PROBLEM DETAILS: Below are the records. List every line holding the word "from".

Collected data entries
------------------------------------------------------------

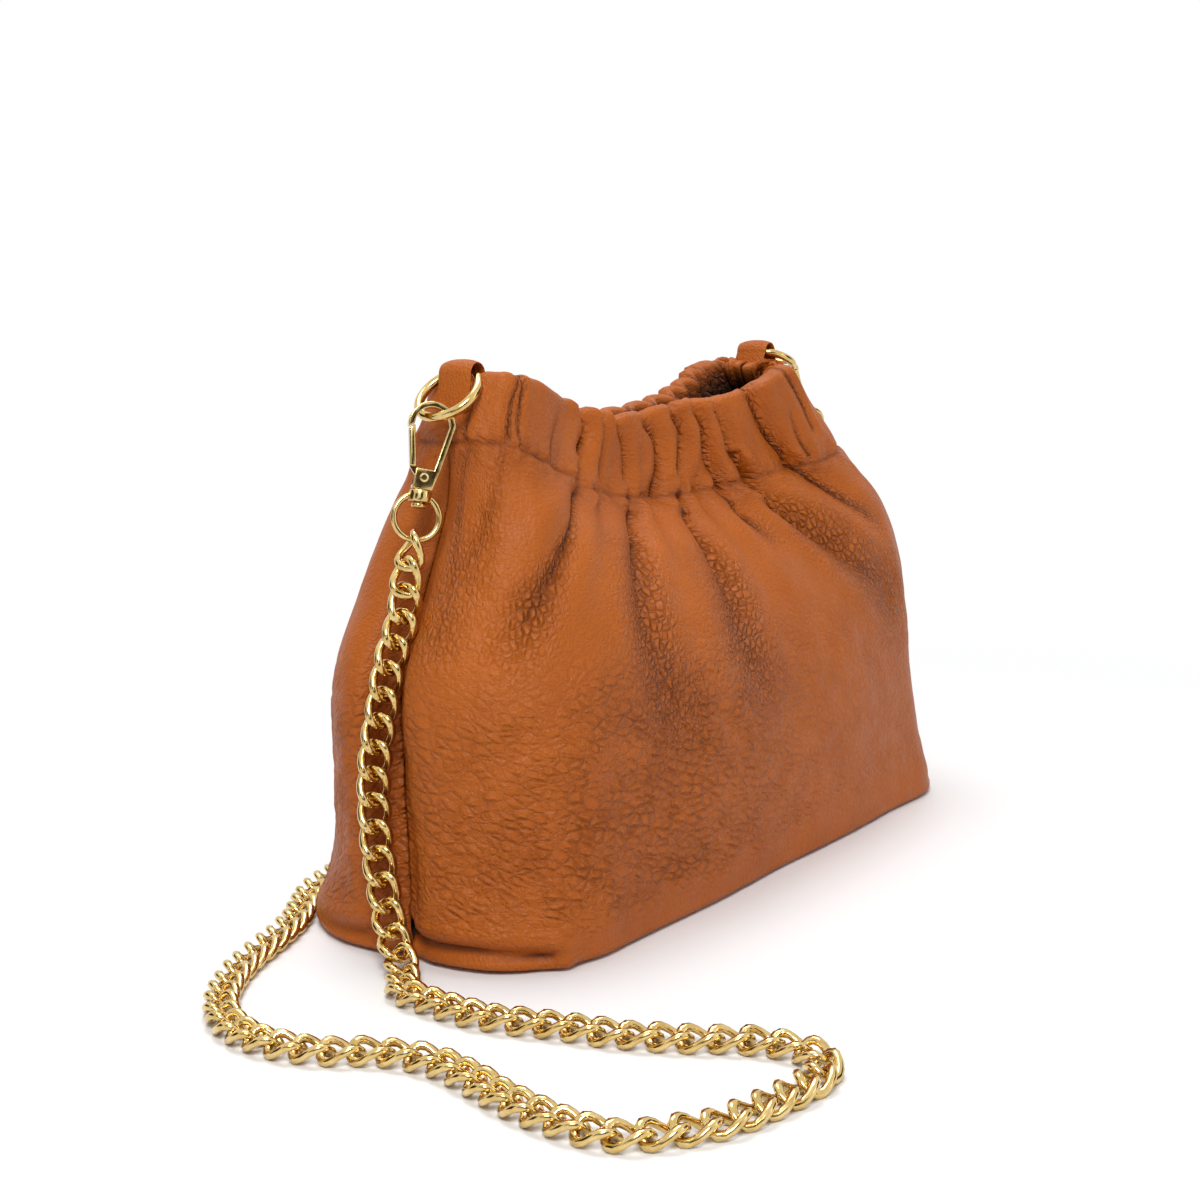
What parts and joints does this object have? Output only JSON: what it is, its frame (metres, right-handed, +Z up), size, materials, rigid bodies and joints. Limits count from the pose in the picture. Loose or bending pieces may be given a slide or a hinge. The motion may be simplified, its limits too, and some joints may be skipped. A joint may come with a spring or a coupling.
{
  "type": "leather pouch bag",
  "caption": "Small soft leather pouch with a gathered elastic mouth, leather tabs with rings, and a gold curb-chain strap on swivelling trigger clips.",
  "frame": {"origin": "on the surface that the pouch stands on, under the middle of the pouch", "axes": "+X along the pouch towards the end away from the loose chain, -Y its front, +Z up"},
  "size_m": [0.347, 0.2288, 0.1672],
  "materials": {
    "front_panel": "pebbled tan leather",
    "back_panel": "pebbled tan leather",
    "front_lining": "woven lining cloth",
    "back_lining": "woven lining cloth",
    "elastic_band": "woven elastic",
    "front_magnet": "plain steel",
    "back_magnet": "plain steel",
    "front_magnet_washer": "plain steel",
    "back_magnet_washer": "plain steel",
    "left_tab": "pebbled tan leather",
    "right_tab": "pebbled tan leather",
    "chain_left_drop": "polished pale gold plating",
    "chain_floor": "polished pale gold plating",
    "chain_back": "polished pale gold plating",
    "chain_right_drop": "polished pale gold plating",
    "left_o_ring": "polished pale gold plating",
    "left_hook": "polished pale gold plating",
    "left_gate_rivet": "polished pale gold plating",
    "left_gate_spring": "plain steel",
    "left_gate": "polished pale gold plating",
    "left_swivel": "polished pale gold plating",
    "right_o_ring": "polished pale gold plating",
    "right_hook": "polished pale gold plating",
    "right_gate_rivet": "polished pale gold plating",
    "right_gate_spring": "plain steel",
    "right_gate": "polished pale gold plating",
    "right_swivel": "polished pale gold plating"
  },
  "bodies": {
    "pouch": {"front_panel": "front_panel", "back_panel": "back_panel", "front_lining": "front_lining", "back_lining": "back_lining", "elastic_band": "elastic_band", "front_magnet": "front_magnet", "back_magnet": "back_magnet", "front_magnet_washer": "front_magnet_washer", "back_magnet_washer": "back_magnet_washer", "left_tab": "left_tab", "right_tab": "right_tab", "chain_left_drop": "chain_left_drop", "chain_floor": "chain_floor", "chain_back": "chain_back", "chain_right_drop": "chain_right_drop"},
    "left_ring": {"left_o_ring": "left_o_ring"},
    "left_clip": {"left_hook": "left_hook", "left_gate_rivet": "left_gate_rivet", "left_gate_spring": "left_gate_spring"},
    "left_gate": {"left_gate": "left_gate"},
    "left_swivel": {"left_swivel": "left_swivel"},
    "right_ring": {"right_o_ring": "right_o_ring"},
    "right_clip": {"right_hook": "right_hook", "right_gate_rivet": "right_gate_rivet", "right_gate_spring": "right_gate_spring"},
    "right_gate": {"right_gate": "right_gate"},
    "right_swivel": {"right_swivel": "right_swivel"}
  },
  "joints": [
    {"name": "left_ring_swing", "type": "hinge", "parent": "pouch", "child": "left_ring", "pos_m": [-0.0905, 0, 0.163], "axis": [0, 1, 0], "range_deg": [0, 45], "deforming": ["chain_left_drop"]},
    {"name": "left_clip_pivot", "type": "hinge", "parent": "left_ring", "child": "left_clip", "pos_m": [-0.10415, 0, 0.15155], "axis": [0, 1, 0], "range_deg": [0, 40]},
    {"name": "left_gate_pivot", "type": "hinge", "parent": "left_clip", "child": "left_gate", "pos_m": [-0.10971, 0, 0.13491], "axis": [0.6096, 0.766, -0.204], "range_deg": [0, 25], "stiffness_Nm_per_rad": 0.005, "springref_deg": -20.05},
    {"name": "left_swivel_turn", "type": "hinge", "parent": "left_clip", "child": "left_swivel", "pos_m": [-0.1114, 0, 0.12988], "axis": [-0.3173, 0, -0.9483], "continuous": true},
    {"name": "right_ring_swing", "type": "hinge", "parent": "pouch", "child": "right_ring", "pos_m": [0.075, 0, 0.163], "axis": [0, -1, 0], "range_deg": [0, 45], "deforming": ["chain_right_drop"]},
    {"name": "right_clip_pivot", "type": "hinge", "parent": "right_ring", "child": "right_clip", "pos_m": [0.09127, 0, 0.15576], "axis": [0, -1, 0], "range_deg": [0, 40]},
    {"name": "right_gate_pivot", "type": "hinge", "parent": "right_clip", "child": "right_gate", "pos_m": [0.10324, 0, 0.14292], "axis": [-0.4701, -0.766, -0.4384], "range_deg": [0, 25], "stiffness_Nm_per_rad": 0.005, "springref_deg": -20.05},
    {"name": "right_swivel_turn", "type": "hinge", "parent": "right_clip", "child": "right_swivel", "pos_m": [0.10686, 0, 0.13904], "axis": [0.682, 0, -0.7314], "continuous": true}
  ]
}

------------------------------------------------------------

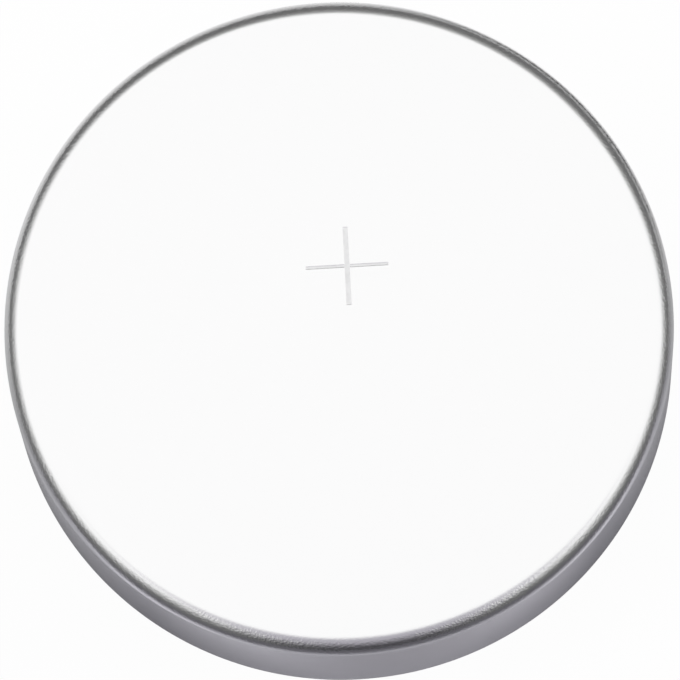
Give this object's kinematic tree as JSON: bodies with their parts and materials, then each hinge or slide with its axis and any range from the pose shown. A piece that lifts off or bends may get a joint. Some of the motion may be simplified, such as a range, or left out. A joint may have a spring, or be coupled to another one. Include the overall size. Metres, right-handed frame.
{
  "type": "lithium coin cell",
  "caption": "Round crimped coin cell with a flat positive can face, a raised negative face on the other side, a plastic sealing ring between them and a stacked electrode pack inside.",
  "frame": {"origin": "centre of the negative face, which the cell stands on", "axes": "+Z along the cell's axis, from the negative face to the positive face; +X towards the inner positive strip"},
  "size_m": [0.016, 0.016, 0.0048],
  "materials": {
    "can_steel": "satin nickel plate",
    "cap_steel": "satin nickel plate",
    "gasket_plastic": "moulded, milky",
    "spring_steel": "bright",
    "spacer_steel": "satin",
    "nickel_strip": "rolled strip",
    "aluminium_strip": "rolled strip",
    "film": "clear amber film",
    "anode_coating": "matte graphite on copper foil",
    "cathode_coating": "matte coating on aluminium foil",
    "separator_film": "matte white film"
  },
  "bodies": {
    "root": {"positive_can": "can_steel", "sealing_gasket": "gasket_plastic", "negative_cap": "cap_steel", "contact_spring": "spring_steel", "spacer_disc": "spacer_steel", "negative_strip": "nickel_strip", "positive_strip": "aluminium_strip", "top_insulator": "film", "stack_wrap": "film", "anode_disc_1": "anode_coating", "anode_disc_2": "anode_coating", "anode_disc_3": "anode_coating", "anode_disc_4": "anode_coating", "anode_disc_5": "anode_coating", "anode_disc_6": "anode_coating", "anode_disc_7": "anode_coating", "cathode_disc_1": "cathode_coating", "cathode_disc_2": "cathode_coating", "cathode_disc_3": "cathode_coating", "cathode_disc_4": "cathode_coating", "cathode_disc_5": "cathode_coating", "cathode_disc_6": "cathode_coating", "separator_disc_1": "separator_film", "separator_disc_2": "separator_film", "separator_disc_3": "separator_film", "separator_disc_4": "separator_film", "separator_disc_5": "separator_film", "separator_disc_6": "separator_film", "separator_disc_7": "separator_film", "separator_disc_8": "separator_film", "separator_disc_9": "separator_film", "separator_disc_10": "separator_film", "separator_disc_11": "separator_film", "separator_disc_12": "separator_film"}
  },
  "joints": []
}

------------------------------------------------------------

THE OUTPUT:
What parts and joints does this object have? Output only JSON: what it is, its frame (metres, right-handed, +Z up), size, materials, rigid bodies and joints. Limits count from the pose in the picture. Loose or bending pieces may be given a slide or a hinge. The motion may be simplified, its limits too, and some joints may be skipped. A joint may come with a spring or a coupling.
  "frame": {"origin": "on the surface that the pouch stands on, under the middle of the pouch", "axes": "+X along the pouch towards the end away from the loose chain, -Y its front, +Z up"},
Give this object's kinematic tree as JSON: bodies with their parts and materials, then each hinge or slide with its axis and any range from the pose shown. A piece that lifts off or bends may get a joint. Some of the motion may be simplified, such as a range, or left out. A joint may have a spring, or be coupled to another one. Include the overall size. Metres, right-handed frame.
  "frame": {"origin": "centre of the negative face, which the cell stands on", "axes": "+Z along the cell's axis, from the negative face to the positive face; +X towards the inner positive strip"},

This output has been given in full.